At the same time, Clinton has faced near-constant second-guessing on Kosovo. Even before the bombs began falling, some political opponents and foreign policy analysts were questioning why he had failed to strike after so many provocations by President Slobodan Milosevic, while others were asking what interests the United States had in the Balkans.
Once the bombing began March 24, foreign policy hawks began banging the drum for heavier bombing, the targeting of Serbian forces, tanks and artillery, and the planning of a ground war. And isolationists continued to question why the United States was bombing at all.
On top of that, the news media and others questioned whether the ethnic slaughter sweeping through Kosovo had been prompted by the NATO bombing.

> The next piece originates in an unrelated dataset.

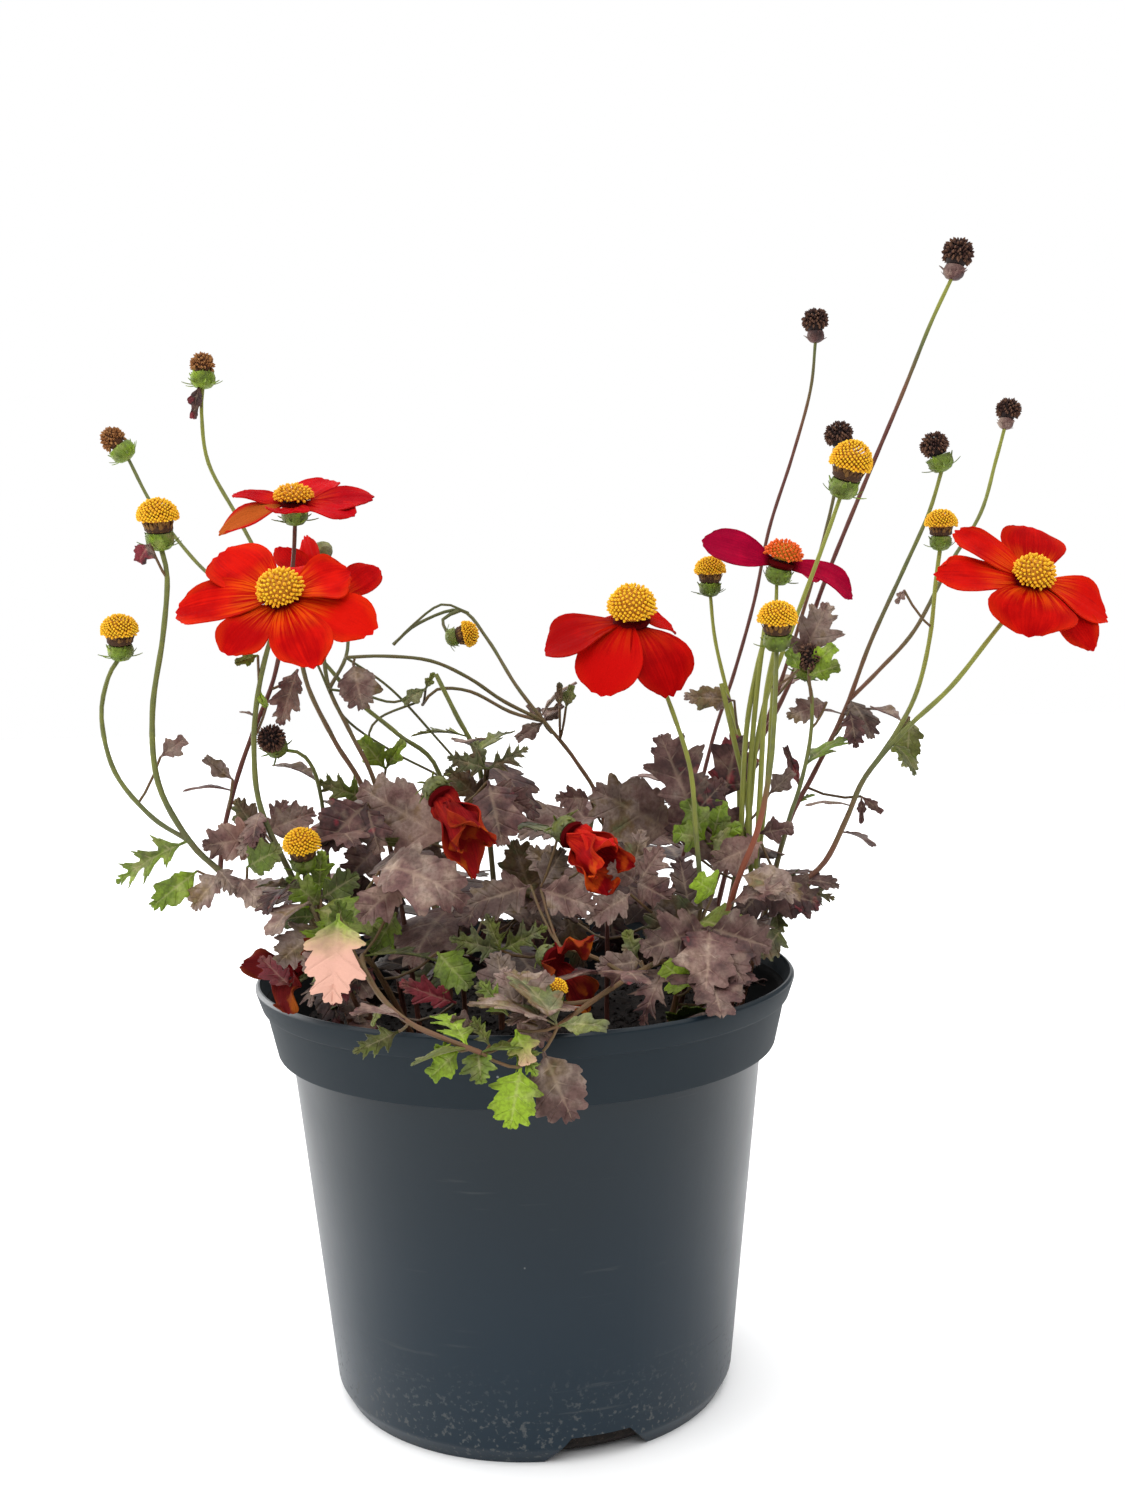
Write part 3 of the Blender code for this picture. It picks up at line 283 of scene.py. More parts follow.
STEMS: dict[str, tuple[Stalk, ...]] = {
    "stem_left_fork": (
        Stalk(1.25, ((-46, -22, 117), (-54, -24, 138), (-66, -29, 153), (-80, -34, 161), (-89, -36, 171),
            (-98, -34, 180), (-107, -31, 197), (-108, -30, 218), (-104, -30, 240), (-102, -30, 257)),
            (Leaf(2.6, 112, 30, 26, tone=0.3), Leaf(5, 200, -18, 24, "feather", roll=-50, tone=0.82),
            Leaf(3.9, 214, -34, 13, roll=-40), Leaf(4.1, -44, -28, 11, roll=30),), "left_upper"),
        Stalk(0.85, ((-98, -34, 180), (-110, -29, 187), (-121, -25, 200), (-125, -22, 216), (-123, -20, 228)),
            carries="left_outer"),
        Stalk(0.85, ((-89, -36, 171), (-89, -27, 182), (-85, -22, 198), (-80, -18, 212), (-75, -11, 226),
            (-72, -2, 244), (-70, 6, 262)), (Leaf(1.7, 185, 20, 14, "small"),), "left_high"),
        Stalk(0.8, ((-54, -24, 138), (-61, -36, 143), (-65, -44, 146)), carries="withered_rim"),
    ),
    "stem_left_front": (
        Stalk(1.15, ((-50, -36, 117), (-56, -40, 140), (-66, -38, 165), (-77, -31, 188), (-79, -28, 206),
            (-77, -30, 222), (-72, -35, 238)), (Leaf(2.8, 228, -26, 12, roll=-30, tone=0.3),
            Leaf(3, -104, -30, 13, roll=10), Leaf(4.6, 160, 34, 5, "small"),), "left_front"),
    ),
    "stem_left_tall": (
        Stalk(1.0, ((-40, 10, 117), (-44, 6, 150), (-49, 2, 187), (-59, 8, 205), (-68, 17, 222),
            (-73, 25, 240),
            (-82, 33, 259), (-92, 39, 278), (-102, 43, 297), (-104, 45, 314)), (Leaf(1.2, 168, 14, 34),
            Leaf(1.7, 118, 30, 28),), "left_tall"),
    ),
    "stem_left_back": (
        Stalk(0.95, ((-34, -8, 117), (-38, -6, 150), (-45, -4, 190), (-53, 0, 208), (-60, 6, 222),
            (-62, 11, 236)), (Leaf(1.5, -72, 0, 32, roll=16), Leaf(1.3, 250, -20, 22, roll=-30),
            Leaf(2, -30, -16, 20, roll=40),), "left_back"),
        Stalk(0.7, ((-60, 6, 222), (-55, 17, 234), (-58, 31, 250), (-67, 41, 263), (-68, 44, 270),
            (-65, 42, 267)), carries="bud"),
    ),
    "stem_left_outer": (
        Stalk(0.9, ((-20, 8, 117), (-22, 7, 155), (-26, 6, 194), (-39, 8, 207), (-52, 11, 218),
            (-64, 13, 232),
            (-79, 14, 243), (-92, 18, 254), (-103, 22, 263), (-117, 27, 281)),
            (Leaf(0.9, -112, 2, 36, droop=45), Leaf(1.4, 176, 14, 28),), "left_far"),
        Stalk(0.8, ((-22, 7, 155), (-22, -10, 176), (-26, -24, 191)), carries="withered_left"),
    ),
    "stem_left_dark": (
        Stalk(0.9, ((-58, -10, 117), (-60, -9, 150), (-62, -8, 188), (-66, -12, 202)),
            (Leaf(1.8, -66, 6, 26, roll=10), Leaf(1.2, 176, 12, 18, roll=-36),
            Leaf(2.3, 150, 34, 16, "small"),), "left_dark"),
    ),
    "stem_left_low": (
        Stalk(0.9, ((-43, -47, 117), (-52, -48, 140), (-59, -46, 156), (-63, -43, 165)),
            (Leaf(2.2, 182, 6, 12, roll=-40, tone=0.74), Leaf(2.4, -30, 4, 22, roll=40, tone=0.78),),
            "left_low"),
    ),
    "stem_wiry": (
        Stalk(0.85, ((26, 8, 117), (27, 12, 150), (26, 15, 180), (18, 19, 196), (8, 22, 209), (-1, 26, 221),
            (-10, 36, 236), (-19, 43, 246), (-33, 39, 242), (-42, 40, 235)), (Leaf(1.9, -164, 4, 28,
            roll=-34),
            Leaf(1.7, 6, 6, 26, roll=36), Leaf(4, 70, 30, 14, "small"), Leaf(4.1, 0, 60, 16, "small"),)),
        Stalk(0.7, ((8, 22, 209), (-5, 20, 216), (-16, 16, 224), (-28, 11, 230), (-42, 4, 232),
            (-54, -1, 232))),
        Stalk(0.7, ((8, 22, 209), (-3, 28, 212), (-16, 29, 219), (-27, 28, 220), (-32, 27, 215))),
        Stalk(0.7, ((-19, 43, 246), (-25, 40, 243)), carries="lying"),
        Stalk(0.8, ((27, 12, 150), (24, -8, 166), (17, -24, 180)), (Leaf(0.7, -160, -6, 26, roll=-24),
            Leaf(0.9, -62, -6, 24, roll=20),), "withered_centre"),
    ),
    "stem_middle": (
        Stalk(1.1, ((-8, -4, 117), (-9, -1, 150), (-11, 1, 180), (-14, 3, 200), (-20, 3, 213), (-26, 3, 226)),
            (Leaf(0.7, -66, 4, 34), Leaf(1, 0, 10, 28, roll=40), Leaf(1.3, -104, 8, 32, droop=45),
            Leaf(1.9, -40, 16, 26, "feather", tone=0.56), Leaf(2.9, -38, -14, 28, droop=50),
            Leaf(3, 55, 34, 20, "feather", tone=0.6), Leaf(3.1, -100, 30, 18, "small"),
            Leaf(3.4, 175, 20, 18, "feather", tone=0.58),)),
    ),
    "stem_centre": (
        Stalk(0.95, ((44, -30, 117), (49, -36, 140), (52, -38, 158), (51, -38, 180), (50, -36, 197),
            (46, -34, 212), (40, -32, 228)), (Leaf(1.2, -84, 6, 38, droop=46), Leaf(1, -36, 6, 20, droop=40),
            Leaf(0.8, -156, 12, 16, droop=36),), "centre"),
    ),
    "stem_right_front": (
        Stalk(1.15, ((52, -22, 117), (57, -27, 140), (64, -31, 163), (70, -32, 178), (74, -31, 195),
            (76, -29, 212)), (Leaf(2.1, -30, -4, 19, roll=34), Leaf(1.5, 150, 20, 26),), "right_front"),
    ),
    "stem_right_high": (
        Stalk(1.0, ((58, -8, 117), (64, -8, 150), (71, -7, 180), (73, -8, 198), (77, -8, 217), (86, -8, 240),
            (95, -8, 263)), (Leaf(1.4, 156, 56, 36, droop=20, roll=-66), Leaf(1.7, -122, 10, 20, "feather"),),
            "right_high"),
    ),
    "stem_right_inner": (
        Stalk(0.9, ((60, 12, 117), (68, 11, 150), (74, 12, 172), (73, 15, 196), (69, 19, 214), (65, 23, 234)),
            (Leaf(1.6, 172, 50, 20, "feather"),), "right_inner"),
    ),
    "stem_magenta": (
        Stalk(0.9, ((66, 3, 117), (73, 3, 150), (78, 4, 183), (81, 7, 215), (83, 11, 238)),
            carries="magenta"),
    ),
    "stem_right_tallest": (
        Stalk(1.0, ((58, 28, 117), (66, 26, 150), (72, 25, 174), (78, 26, 196), (90, 28, 219), (102, 30, 251),
            (115, 32, 281), (130, 35, 314), (140, 37, 337)), (Leaf(1.2, 16, 20, 18), Leaf(2, 150, 30, 26),),
            "right_tallest"),
    ),
    "stem_right_behind": (
        Stalk(0.9, ((52, 42, 117), (66, 42, 150), (79, 41, 191), (90, 41, 221), (100, 42, 251),
            (107, 42, 276)),
            (Leaf(2.8, 40, 40, 15),), "right_behind"),
    ),
    "stem_back_tall": (
        Stalk(0.85, ((42, 48, 117), (56, 49, 160), (67, 50, 200), (75, 53, 222), (83, 57, 247), (89, 60, 272),
            (98, 64, 297), (105, 66, 320)), (Leaf(0.9, 96, 20, 32), Leaf(1.5, 170, 30, 24),), "back_tall"),
    ),
    "stem_right_pair": (
        Stalk(1.0, ((67, -5, 117), (76, -6, 150), (84, -5, 177), (92, 0, 190), (101, 7, 204), (107, 13, 214),
            (115, 16, 233), (127, 21, 256), (136, 24, 274)), (Leaf(1.3, 8, 24, 14),
            Leaf(2.3, 40, 36, 9, "feather"), Leaf(5, -62, -30, 16), Leaf(4.6, 176, 20, 14, "small"),),
            "right_middle"),
        Stalk(0.8, ((107, 13, 214), (119, 23, 223), (133, 31, 236), (147, 41, 257), (160, 48, 275),
            (167, 54, 293)), carries="right_far"),
    ),
    "stem_right_bloom": (
        Stalk(1.1, ((62, -18, 117), (67, -18, 140), (74, -18, 154), (84, -18, 159), (93, -17, 166),
            (100, -16, 179), (106, -16, 192), (118, -17, 206), (132, -18, 219), (144, -19, 234)),
            (Leaf(3.2, -26, 8, 11, roll=30, tone=0.22), Leaf(2.6, -60, -6, 13), Leaf(4.7, 30, -6, 14,
            "small"),
            Leaf(5.3, 178, 20, 14, "small"), Leaf(6.7, -40, -26, 12, droop=50, tone=0.62),), "right"),
        Stalk(0.85, ((106, -16, 192), (117, -8, 204), (126, 0, 217), (132, 7, 234), (135, 11, 252)),
            (Leaf(1.3, 120, 30, 16, "small"),), "right_outer"),
    ),
    "stem_right_low": (
        Stalk(0.9, ((66, -13, 117), (75, -13, 150), (82, -12, 176), (87, -9, 189), (91, -5, 203),
            (92, -3, 216)), (Leaf(3.4, 30, 40, 22, "feather"),), "right_low"),
    ),
    "runner_left": (
        Stalk(1.05, ((-33, -34, 117), (-42, -43, 139), (-46, -52, 148), (-45, -64, 147), (-39, -79, 142),
            (-31, -91, 138), (-21, -98, 135), (-12, -101, 132)), (Leaf(2.4, 10, 10, 22, "feather"),
            Leaf(4.2, 214, -34, 7, "small", tone=0.7), Leaf(6.2, 176, -30, 9, "feather", tone=0.92),
            Leaf(6.6, 112, 30, 20, "feather", tone=0.95), Leaf(7, 30, 10, 16, "small", tone=0.8),)),
    ),
    "runner_right": (
        Stalk(1.05, ((40, -42, 117), (44, -47, 135), (40, -53, 144), (29, -63, 142), (18, -77, 139),
            (8, -92, 136)), (Leaf(5, 182, 34, 24, tone=0.4), Leaf(5, 142, 56, 20, tone=0.46),
            Leaf(4.3, 206, 14, 22),)),
        Stalk(0.7, ((18, -77, 139), (13, -79, 139), (9, -79, 139)), carries="rim_bud"),
        Stalk(0.75, ((29, -63, 142), (20, -60, 147), (10, -58, 150)), carries="withered_front"),
    ),
    "shoot_back_left": (
        Stalk(1.1, ((-26, 34, 117), (-30, 42, 140), (-36, 50, 160), (-40, 54, 176)), (Leaf(1, 150, 14, 34),
            Leaf(1.5, 60, 16, 34), Leaf(2.2, 200, 24, 30), Leaf(2.6, 100, 20, 32), Leaf(3, 10, 40, 26),)),
    ),
    "shoot_back_right": (
        Stalk(1.1, ((16, 42, 117), (18, 47, 140), (22, 53, 160), (26, 56, 178)), (Leaf(1, 120, 12, 34),
            Leaf(1.5, 30, 14, 30), Leaf(2.2, 160, 22, 32), Leaf(2.6, 80, 22, 32),
            Leaf(3, 60, 50, 8, tone=0.62),)),
    ),
}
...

In a recent private conversation with Leopoulos, Clinton vented his frustration at the carping. But he had especially angry words about those who said NATO shared some blame for provoking the atrocities.
Facts at hand
Leopoulos said Clinton went through a litany of facts to dispute the assertion: that Milosevic had begun evicting Kosovar Albanians last fall; that the first mass killing of Kosovars took place in January; that Milosevic had amassed about 40,000 troops in and around Kosovo just before the bombing began.
"He was very upset about that, about the prospects of people blaming us for all the killing," Leopoulos recalled. "He brought it up."

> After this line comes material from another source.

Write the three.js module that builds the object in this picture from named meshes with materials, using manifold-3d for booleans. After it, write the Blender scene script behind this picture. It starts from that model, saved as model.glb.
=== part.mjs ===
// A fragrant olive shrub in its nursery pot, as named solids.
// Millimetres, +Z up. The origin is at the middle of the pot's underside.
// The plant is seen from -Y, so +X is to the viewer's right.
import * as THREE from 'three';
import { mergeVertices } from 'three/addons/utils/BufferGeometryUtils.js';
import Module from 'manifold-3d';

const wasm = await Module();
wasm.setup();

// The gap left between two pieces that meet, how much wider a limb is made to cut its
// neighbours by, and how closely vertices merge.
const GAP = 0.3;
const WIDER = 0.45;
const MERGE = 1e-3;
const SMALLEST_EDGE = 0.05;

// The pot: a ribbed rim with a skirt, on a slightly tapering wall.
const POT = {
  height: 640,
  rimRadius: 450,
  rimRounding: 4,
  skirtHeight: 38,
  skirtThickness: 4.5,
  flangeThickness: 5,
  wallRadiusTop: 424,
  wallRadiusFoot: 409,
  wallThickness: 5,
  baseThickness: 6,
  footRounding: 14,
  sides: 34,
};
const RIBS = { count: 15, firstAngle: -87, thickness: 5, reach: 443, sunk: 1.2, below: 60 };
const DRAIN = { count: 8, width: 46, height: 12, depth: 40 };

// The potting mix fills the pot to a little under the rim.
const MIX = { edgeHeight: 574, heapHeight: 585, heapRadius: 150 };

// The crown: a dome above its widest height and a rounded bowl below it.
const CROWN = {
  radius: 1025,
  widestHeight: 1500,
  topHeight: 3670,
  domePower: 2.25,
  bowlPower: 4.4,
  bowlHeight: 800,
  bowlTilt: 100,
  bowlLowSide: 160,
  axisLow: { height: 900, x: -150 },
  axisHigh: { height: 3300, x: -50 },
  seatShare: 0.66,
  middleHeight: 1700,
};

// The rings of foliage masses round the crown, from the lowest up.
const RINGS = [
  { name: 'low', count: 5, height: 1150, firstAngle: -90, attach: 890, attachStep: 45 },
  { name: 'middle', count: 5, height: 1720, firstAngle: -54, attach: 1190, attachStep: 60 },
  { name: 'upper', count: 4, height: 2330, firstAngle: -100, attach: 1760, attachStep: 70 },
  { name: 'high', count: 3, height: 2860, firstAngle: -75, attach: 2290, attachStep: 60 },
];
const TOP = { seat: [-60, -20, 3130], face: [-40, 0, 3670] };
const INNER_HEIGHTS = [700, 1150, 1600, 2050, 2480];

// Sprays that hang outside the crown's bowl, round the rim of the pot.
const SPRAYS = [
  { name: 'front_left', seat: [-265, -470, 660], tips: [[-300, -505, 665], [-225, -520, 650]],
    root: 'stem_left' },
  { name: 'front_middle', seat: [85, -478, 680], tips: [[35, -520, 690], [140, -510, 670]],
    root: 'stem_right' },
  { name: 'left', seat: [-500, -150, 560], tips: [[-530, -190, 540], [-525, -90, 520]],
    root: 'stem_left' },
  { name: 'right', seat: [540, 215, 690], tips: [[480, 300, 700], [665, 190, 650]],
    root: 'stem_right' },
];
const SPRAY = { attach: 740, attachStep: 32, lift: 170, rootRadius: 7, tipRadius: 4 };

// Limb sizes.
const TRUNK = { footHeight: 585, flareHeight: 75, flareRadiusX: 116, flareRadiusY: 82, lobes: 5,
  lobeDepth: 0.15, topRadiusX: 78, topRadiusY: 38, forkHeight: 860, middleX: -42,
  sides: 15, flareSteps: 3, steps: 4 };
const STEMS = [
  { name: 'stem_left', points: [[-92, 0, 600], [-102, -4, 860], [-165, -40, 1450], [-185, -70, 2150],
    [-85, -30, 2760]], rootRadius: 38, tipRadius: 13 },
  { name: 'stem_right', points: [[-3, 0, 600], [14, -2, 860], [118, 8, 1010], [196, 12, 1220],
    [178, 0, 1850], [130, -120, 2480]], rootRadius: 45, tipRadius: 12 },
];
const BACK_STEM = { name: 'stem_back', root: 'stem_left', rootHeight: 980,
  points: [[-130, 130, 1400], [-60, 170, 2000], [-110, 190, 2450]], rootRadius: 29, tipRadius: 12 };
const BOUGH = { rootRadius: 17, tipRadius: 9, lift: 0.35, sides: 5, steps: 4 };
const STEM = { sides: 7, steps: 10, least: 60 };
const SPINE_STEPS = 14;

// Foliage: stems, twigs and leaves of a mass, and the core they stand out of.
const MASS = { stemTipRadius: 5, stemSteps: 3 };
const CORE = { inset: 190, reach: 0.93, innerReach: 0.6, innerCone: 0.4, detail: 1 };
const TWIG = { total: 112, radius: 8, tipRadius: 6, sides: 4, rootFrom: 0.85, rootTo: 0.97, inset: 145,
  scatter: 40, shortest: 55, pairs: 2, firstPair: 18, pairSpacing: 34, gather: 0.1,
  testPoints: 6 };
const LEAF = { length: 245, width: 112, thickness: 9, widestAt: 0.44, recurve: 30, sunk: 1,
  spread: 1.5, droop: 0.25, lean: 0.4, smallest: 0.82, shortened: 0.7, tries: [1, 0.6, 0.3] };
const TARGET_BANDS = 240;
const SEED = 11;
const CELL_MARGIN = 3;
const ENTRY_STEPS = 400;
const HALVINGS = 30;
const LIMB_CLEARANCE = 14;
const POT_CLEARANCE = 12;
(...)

After the phone conversation, Leopoulos said he wrote his friend a long letter, saying it was time for the United States to stand up to a bully, and excoriating an American society that he said has grown lazy, complacent and unwilling to sacrifice for others.
But he decided a phone call and a letter were not enough. He plans to pay a personal visit to the White House on April 28.
"It's nice for him to have a friend around that doesn't want anything from him," Leopoulos said of Clinton. "He needs his real, real friends right now."